__Problem description__:
All of the material below is to be repeated exactly.

__Available data__:
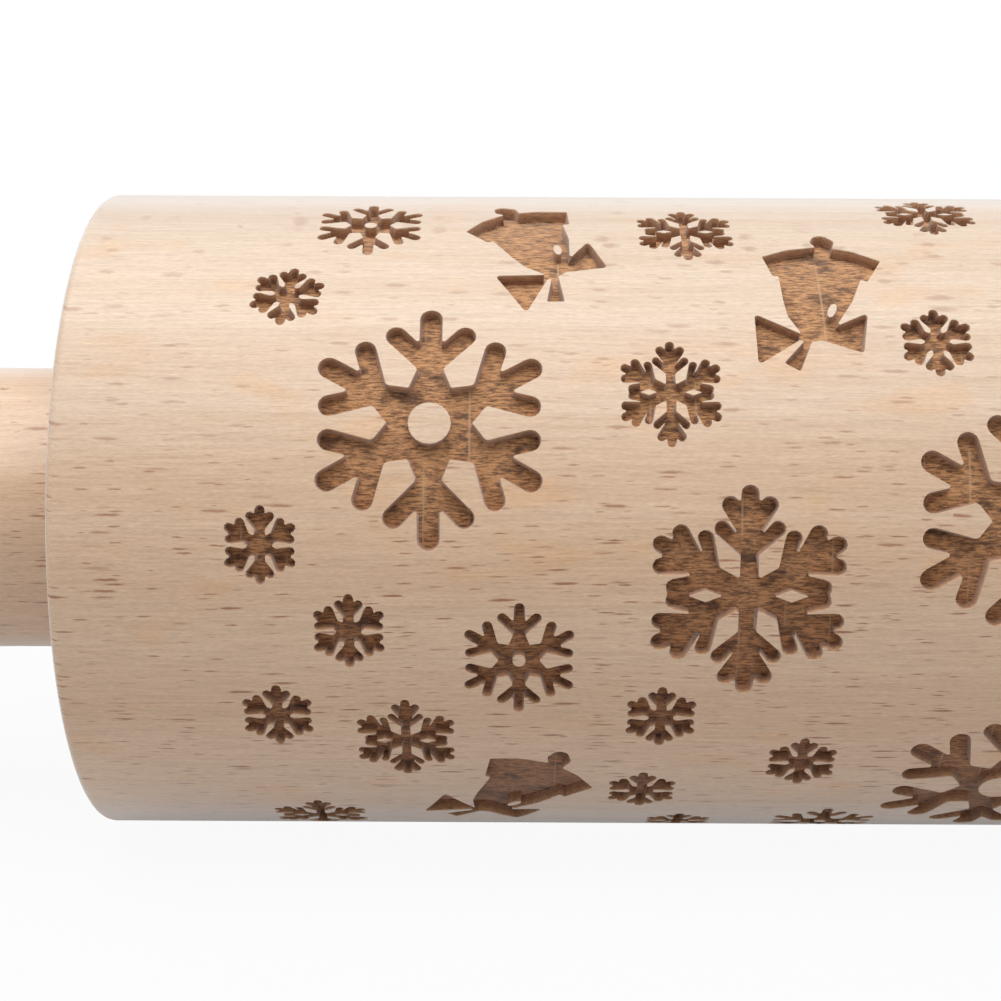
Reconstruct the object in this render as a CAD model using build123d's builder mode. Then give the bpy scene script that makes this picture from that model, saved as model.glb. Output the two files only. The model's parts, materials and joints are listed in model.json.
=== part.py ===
# Engraved beech rolling pin whose barrel turns on a steel rod between two turned handles
# Millimetres, +Z up. The pin lies along X; the origin is under the barrel's middle, on the table.
from build123d import *
from build123d.topology import SkipClean
import math
import os

os.makedirs("parts", exist_ok=True)

# Driving dimensions
barrel_diameter = 60.0
barrel_length = 250.0
barrel_edge_round = 0.8
handle_length = 90.0
handle_neck_diameter = 27.0
handle_neck_length = 9.0
handle_swell_diameter = 32.0
handle_waist_diameter = 26.0
handle_knob_diameter = 30.0
rod_diameter = 8.0
thread_diameter = 6.0

# Running gaps and seats
running_clearance = 0.05
seat_clearance = 0.05
axial_play = 0.2
handle_gap = 0.6
bore_clearance = 0.5
cut_overrun = 1.0

# Bushes and thrust washers at the barrel's ends
bush_flange_diameter = 22.0
bush_flange_thickness = 1.6
bush_body_diameter = 14.0
bush_body_length = 18.0
bush_mouth_chamfer = 0.4
thrust_washer_diameter = 20.0
thrust_washer_thickness = 1.2
recess_clearance = 0.5

# Nut, washer and plug in each handle's outer end
nut_width_across_flats = 10.0
nut_thickness = 5.0
nut_corner_chamfer = 0.6
nut_washer_diameter = 12.0
nut_washer_thickness = 1.6
thread_past_nut = 2.0
socket_diameter = 14.0
socket_depth = 22.0
plug_length = 10.0
plug_dome_height = 2.0
rod_tip_chamfer = 0.6

# Engraving
engraving_depth = 1.0
blank_end = 14.0
tiles_along = 3
tiles_around = 2
large_open_flake_radius = 10.5
large_double_flake_radius = 9.0
medium_open_flake_radius = 5.2
medium_double_flake_radius = 4.7
small_flake_radius = 3.3
bell_height = 16.0
pattern_lift = 10
surface_rings = 20

# Sizes that follow
barrel_radius = barrel_diameter / 2
axis_height = barrel_radius
barrel_end = barrel_length / 2
stack_thickness = bush_flange_thickness + axial_play + thrust_washer_thickness
recess_depth = stack_thickness - handle_gap
recess_diameter = bush_flange_diameter + 2 * recess_clearance
recess_floor = barrel_end - recess_depth
handle_start = barrel_end + handle_gap
handle_end = handle_start + handle_length
socket_floor = handle_end - socket_depth
nut_start = socket_floor + nut_washer_thickness
rod_tip = nut_start + nut_thickness + thread_past_nut
rod_shoulder = handle_start - thrust_washer_thickness
barrel_bore_diameter = rod_diameter + 2 * bore_clearance
floor_radius = barrel_radius - engraving_depth
arm_count = 6
arm_step = math.tau / arm_count
pin_axis = Axis((0, 0, axis_height), (1, 0, 0))


def across(x):
    # Plane square to the pin, at x, with its origin on the pin's axis
    return Plane(origin=(x, 0, axis_height), x_dir=(0, 1, 0), z_dir=(1, 0, 0))


along = Plane(origin=(0, 0, axis_height), x_dir=(1, 0, 0), z_dir=(0, -1, 0))


# Motif outlines
# Half an arm of each flake as (outward, sideways) shares of the flake's radius, from hub to tip
open_arm_shares = [(0.289, 0.167), (0.72, 0.38), (0.86, 0.27), (0.68, 0.09), (1.0, 0)]
double_arm_shares = [(0.15, 0.0866), (0.6, 0.31), (0.59, 0.125), (0.84, 0.235), (1.0, 0)]
medium_open_arm_shares = [(0.2, 0.1155), (0.76, 0.36), (0.68, 0.09), (1.0, 0)]
plain_arm_shares = [(0.3, 0.1732), (1.0, 0)]
# The bell hangs mouth up, with its bow below: (sideways, up) shares of its height
bell_shares = [
    (0.0, 0.37), (-0.14, 0.344), (-0.281, 0.278), (-0.22, 0.112), (-0.191, -0.171), (-0.133, -0.286),
    (-0.356, -0.167), (-0.353, -0.478), (-0.1, -0.33), (0.192, -0.406), (0.233, -0.158),
    (0.108, -0.2), (0.24, 0.08), (0.349, 0.236), (0.11, 0.361), (0.06, 0.46),
]


def mirrored_arm(half_arm_shares, radius, turn):
    # Points of one whole arm, turned about the flake's middle; a tip of no width is one point
    lower = [(out * radius, -side * radius) for out, side in half_arm_shares[1:] if side]
    upper = [(out * radius, side * radius) for out, side in reversed(half_arm_shares)]
    return [
        (x * math.cos(turn) - y * math.sin(turn), x * math.sin(turn) + y * math.cos(turn))
        for x, y in lower + upper
    ]


def flake_outline(half_arm_shares, radius):
    points = []
    for arm in range(arm_count):
        points += mirrored_arm(half_arm_shares, radius, math.tau / 4 + arm * arm_step)
    with BuildSketch() as outline:
        with BuildLine():
            Polyline(*points, close=True)
        make_face()
    return outline.sketch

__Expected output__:
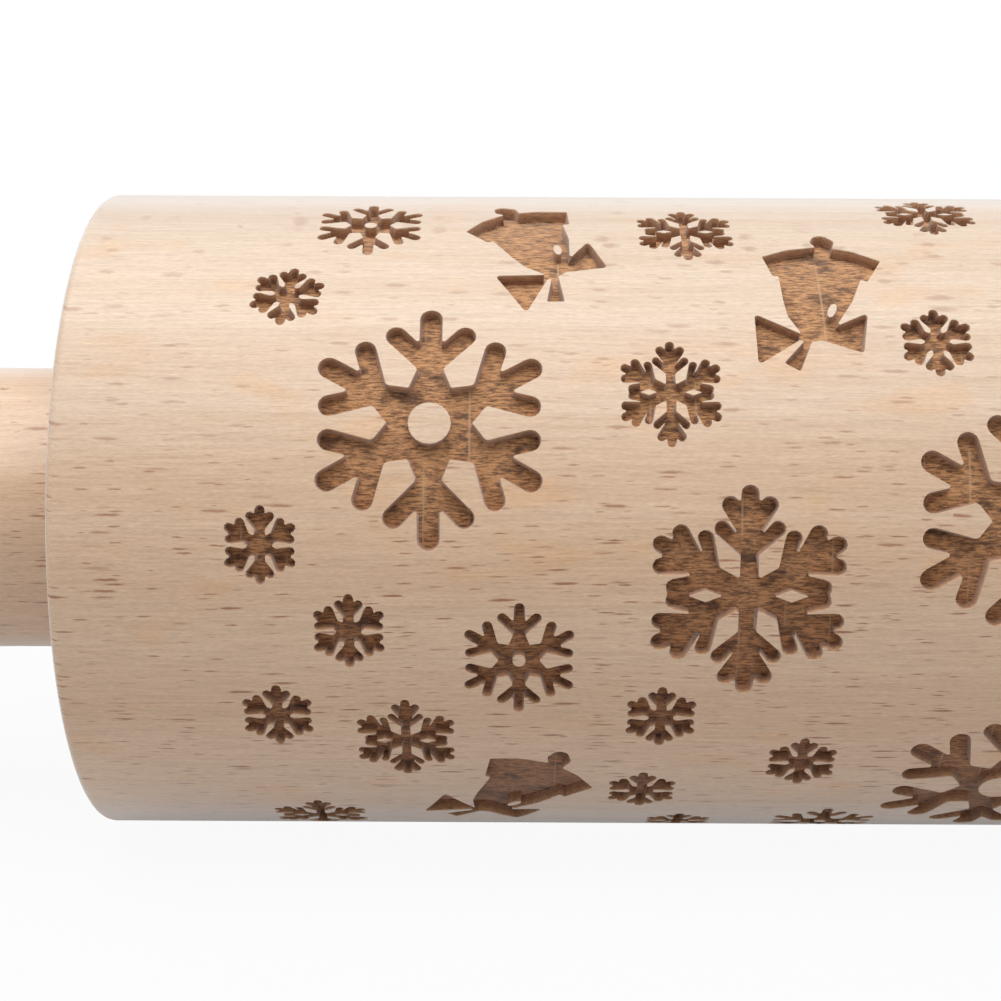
Reconstruct the object in this render as a CAD model using build123d's builder mode. Then give the bpy scene script that makes this picture from that model, saved as model.glb. Output the two files only. The model's parts, materials and joints are listed in model.json.
=== part.py ===
# Engraved beech rolling pin whose barrel turns on a steel rod between two turned handles
# Millimetres, +Z up. The pin lies along X; the origin is under the barrel's middle, on the table.
from build123d import *
from build123d.topology import SkipClean
import math
import os

os.makedirs("parts", exist_ok=True)

# Driving dimensions
barrel_diameter = 60.0
barrel_length = 250.0
barrel_edge_round = 0.8
handle_length = 90.0
handle_neck_diameter = 27.0
handle_neck_length = 9.0
handle_swell_diameter = 32.0
handle_waist_diameter = 26.0
handle_knob_diameter = 30.0
rod_diameter = 8.0
thread_diameter = 6.0

# Running gaps and seats
running_clearance = 0.05
seat_clearance = 0.05
axial_play = 0.2
handle_gap = 0.6
bore_clearance = 0.5
cut_overrun = 1.0

# Bushes and thrust washers at the barrel's ends
bush_flange_diameter = 22.0
bush_flange_thickness = 1.6
bush_body_diameter = 14.0
bush_body_length = 18.0
bush_mouth_chamfer = 0.4
thrust_washer_diameter = 20.0
thrust_washer_thickness = 1.2
recess_clearance = 0.5

# Nut, washer and plug in each handle's outer end
nut_width_across_flats = 10.0
nut_thickness = 5.0
nut_corner_chamfer = 0.6
nut_washer_diameter = 12.0
nut_washer_thickness = 1.6
thread_past_nut = 2.0
socket_diameter = 14.0
socket_depth = 22.0
plug_length = 10.0
plug_dome_height = 2.0
rod_tip_chamfer = 0.6

# Engraving
engraving_depth = 1.0
blank_end = 14.0
tiles_along = 3
tiles_around = 2
large_open_flake_radius = 10.5
large_double_flake_radius = 9.0
medium_open_flake_radius = 5.2
medium_double_flake_radius = 4.7
small_flake_radius = 3.3
bell_height = 16.0
pattern_lift = 10
surface_rings = 20

# Sizes that follow
barrel_radius = barrel_diameter / 2
axis_height = barrel_radius
barrel_end = barrel_length / 2
stack_thickness = bush_flange_thickness + axial_play + thrust_washer_thickness
recess_depth = stack_thickness - handle_gap
recess_diameter = bush_flange_diameter + 2 * recess_clearance
recess_floor = barrel_end - recess_depth
handle_start = barrel_end + handle_gap
handle_end = handle_start + handle_length
socket_floor = handle_end - socket_depth
nut_start = socket_floor + nut_washer_thickness
rod_tip = nut_start + nut_thickness + thread_past_nut
rod_shoulder = handle_start - thrust_washer_thickness
barrel_bore_diameter = rod_diameter + 2 * bore_clearance
floor_radius = barrel_radius - engraving_depth
arm_count = 6
arm_step = math.tau / arm_count
pin_axis = Axis((0, 0, axis_height), (1, 0, 0))


def across(x):
    # Plane square to the pin, at x, with its origin on the pin's axis
    return Plane(origin=(x, 0, axis_height), x_dir=(0, 1, 0), z_dir=(1, 0, 0))


along = Plane(origin=(0, 0, axis_height), x_dir=(1, 0, 0), z_dir=(0, -1, 0))


# Motif outlines
# Half an arm of each flake as (outward, sideways) shares of the flake's radius, from hub to tip
open_arm_shares = [(0.289, 0.167), (0.72, 0.38), (0.86, 0.27), (0.68, 0.09), (1.0, 0)]
double_arm_shares = [(0.15, 0.0866), (0.6, 0.31), (0.59, 0.125), (0.84, 0.235), (1.0, 0)]
medium_open_arm_shares = [(0.2, 0.1155), (0.76, 0.36), (0.68, 0.09), (1.0, 0)]
plain_arm_shares = [(0.3, 0.1732), (1.0, 0)]
# The bell hangs mouth up, with its bow below: (sideways, up) shares of its height
bell_shares = [
    (0.0, 0.37), (-0.14, 0.344), (-0.281, 0.278), (-0.22, 0.112), (-0.191, -0.171), (-0.133, -0.286),
    (-0.356, -0.167), (-0.353, -0.478), (-0.1, -0.33), (0.192, -0.406), (0.233, -0.158),
    (0.108, -0.2), (0.24, 0.08), (0.349, 0.236), (0.11, 0.361), (0.06, 0.46),
]


def mirrored_arm(half_arm_shares, radius, turn):
    # Points of one whole arm, turned about the flake's middle; a tip of no width is one point
    lower = [(out * radius, -side * radius) for out, side in half_arm_shares[1:] if side]
    upper = [(out * radius, side * radius) for out, side in reversed(half_arm_shares)]
    return [
        (x * math.cos(turn) - y * math.sin(turn), x * math.sin(turn) + y * math.cos(turn))
        for x, y in lower + upper
    ]


def flake_outline(half_arm_shares, radius):
    points = []
    for arm in range(arm_count):
        points += mirrored_arm(half_arm_shares, radius, math.tau / 4 + arm * arm_step)
    with BuildSketch() as outline:
        with BuildLine():
            Polyline(*points, close=True)
        make_face()
    return outline.sketch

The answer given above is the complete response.